-------- Records for processing --------

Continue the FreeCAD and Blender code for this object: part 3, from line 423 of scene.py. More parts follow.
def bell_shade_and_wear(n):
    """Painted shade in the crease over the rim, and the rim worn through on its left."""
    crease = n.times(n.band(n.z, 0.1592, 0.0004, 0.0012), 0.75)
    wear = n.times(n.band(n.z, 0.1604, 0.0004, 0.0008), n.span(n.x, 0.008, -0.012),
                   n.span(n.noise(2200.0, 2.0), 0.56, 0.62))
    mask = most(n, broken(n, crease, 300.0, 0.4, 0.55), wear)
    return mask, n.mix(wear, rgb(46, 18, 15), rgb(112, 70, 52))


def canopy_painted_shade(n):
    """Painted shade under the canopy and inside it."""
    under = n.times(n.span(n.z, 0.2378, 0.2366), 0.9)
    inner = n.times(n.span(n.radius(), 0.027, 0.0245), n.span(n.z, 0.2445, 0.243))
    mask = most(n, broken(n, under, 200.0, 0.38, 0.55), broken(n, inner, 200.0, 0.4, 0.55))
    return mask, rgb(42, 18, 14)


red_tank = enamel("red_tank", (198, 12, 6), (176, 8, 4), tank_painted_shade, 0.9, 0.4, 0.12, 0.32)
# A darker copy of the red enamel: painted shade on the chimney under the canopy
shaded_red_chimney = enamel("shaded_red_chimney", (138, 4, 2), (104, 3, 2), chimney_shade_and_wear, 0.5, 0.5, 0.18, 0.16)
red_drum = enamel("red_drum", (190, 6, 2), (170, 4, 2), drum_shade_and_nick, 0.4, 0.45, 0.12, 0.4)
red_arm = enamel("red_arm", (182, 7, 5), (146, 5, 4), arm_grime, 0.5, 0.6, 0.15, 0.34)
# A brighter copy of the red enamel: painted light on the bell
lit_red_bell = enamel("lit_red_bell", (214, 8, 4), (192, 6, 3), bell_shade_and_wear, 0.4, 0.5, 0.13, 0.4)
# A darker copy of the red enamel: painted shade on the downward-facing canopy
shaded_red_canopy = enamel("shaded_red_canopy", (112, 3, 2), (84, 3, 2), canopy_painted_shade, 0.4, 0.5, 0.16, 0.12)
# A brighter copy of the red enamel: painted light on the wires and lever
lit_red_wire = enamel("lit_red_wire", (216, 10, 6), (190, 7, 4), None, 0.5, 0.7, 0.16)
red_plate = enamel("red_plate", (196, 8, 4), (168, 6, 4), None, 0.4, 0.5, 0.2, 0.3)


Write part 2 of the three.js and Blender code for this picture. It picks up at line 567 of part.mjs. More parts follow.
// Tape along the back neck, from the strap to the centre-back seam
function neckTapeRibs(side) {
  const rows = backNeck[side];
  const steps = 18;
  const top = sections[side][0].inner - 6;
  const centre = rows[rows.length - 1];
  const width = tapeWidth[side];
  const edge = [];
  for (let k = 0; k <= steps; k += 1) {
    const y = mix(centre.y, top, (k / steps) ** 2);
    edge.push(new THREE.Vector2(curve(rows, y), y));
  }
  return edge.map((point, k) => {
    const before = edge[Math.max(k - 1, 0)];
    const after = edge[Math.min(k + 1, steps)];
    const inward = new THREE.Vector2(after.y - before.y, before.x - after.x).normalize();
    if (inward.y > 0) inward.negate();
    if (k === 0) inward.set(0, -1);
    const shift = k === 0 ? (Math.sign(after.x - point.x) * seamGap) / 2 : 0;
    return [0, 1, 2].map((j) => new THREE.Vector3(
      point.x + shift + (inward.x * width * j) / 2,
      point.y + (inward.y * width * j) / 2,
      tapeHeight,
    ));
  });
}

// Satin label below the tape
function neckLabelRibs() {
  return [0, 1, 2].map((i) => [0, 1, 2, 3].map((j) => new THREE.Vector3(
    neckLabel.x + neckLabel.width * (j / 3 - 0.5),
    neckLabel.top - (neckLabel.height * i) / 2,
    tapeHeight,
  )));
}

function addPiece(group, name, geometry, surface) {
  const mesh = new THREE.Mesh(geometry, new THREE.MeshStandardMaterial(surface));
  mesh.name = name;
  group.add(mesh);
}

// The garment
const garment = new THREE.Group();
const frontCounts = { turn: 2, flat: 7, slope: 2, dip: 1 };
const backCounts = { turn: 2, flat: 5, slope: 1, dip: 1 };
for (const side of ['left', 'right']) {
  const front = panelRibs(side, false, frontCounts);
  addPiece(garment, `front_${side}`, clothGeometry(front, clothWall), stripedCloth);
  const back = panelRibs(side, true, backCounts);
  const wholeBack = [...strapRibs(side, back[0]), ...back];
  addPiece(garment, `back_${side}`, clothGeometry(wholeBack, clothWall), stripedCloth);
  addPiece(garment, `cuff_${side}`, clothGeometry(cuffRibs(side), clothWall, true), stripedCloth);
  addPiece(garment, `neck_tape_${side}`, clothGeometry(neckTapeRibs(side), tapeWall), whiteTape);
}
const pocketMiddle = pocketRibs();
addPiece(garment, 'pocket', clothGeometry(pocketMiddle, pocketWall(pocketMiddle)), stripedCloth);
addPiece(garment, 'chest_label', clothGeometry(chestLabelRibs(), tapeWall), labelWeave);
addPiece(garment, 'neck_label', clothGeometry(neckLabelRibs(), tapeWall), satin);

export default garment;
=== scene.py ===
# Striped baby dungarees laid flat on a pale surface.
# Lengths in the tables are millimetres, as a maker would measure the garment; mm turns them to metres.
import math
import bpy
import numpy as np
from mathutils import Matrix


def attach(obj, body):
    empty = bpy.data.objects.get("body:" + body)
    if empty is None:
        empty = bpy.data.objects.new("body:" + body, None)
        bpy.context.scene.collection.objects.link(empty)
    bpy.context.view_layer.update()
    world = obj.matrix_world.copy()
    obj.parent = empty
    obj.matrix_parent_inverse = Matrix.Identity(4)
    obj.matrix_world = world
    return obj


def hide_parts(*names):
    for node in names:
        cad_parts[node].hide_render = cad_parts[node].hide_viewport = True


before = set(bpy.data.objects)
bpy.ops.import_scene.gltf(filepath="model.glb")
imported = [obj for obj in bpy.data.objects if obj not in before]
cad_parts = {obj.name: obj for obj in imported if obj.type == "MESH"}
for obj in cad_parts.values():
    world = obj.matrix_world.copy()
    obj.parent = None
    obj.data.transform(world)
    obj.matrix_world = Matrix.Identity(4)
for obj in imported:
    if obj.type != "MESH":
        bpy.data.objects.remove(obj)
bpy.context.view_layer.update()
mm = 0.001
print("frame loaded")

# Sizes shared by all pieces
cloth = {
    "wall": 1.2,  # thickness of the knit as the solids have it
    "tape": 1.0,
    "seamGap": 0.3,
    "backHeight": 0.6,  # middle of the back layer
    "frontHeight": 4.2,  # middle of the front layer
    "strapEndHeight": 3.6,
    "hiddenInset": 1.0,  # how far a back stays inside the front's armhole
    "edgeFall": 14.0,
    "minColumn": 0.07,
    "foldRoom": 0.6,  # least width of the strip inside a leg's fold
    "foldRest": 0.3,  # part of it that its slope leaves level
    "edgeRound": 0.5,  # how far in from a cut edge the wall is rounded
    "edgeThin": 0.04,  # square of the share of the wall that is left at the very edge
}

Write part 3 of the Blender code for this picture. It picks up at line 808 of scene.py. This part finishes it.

--------

# What you need to do
Extract verbatim only those lines that run from the line with "cad_parts[node].hide_render = cad_parts[node].hide_viewport" to the line with "imported = [obj", inclusive.

# Final answer
        cad_parts[node].hide_render = cad_parts[node].hide_viewport = True


before = set(bpy.data.objects)
bpy.ops.import_scene.gltf(filepath="model.glb")
imported = [obj for obj in bpy.data.objects if obj not in before]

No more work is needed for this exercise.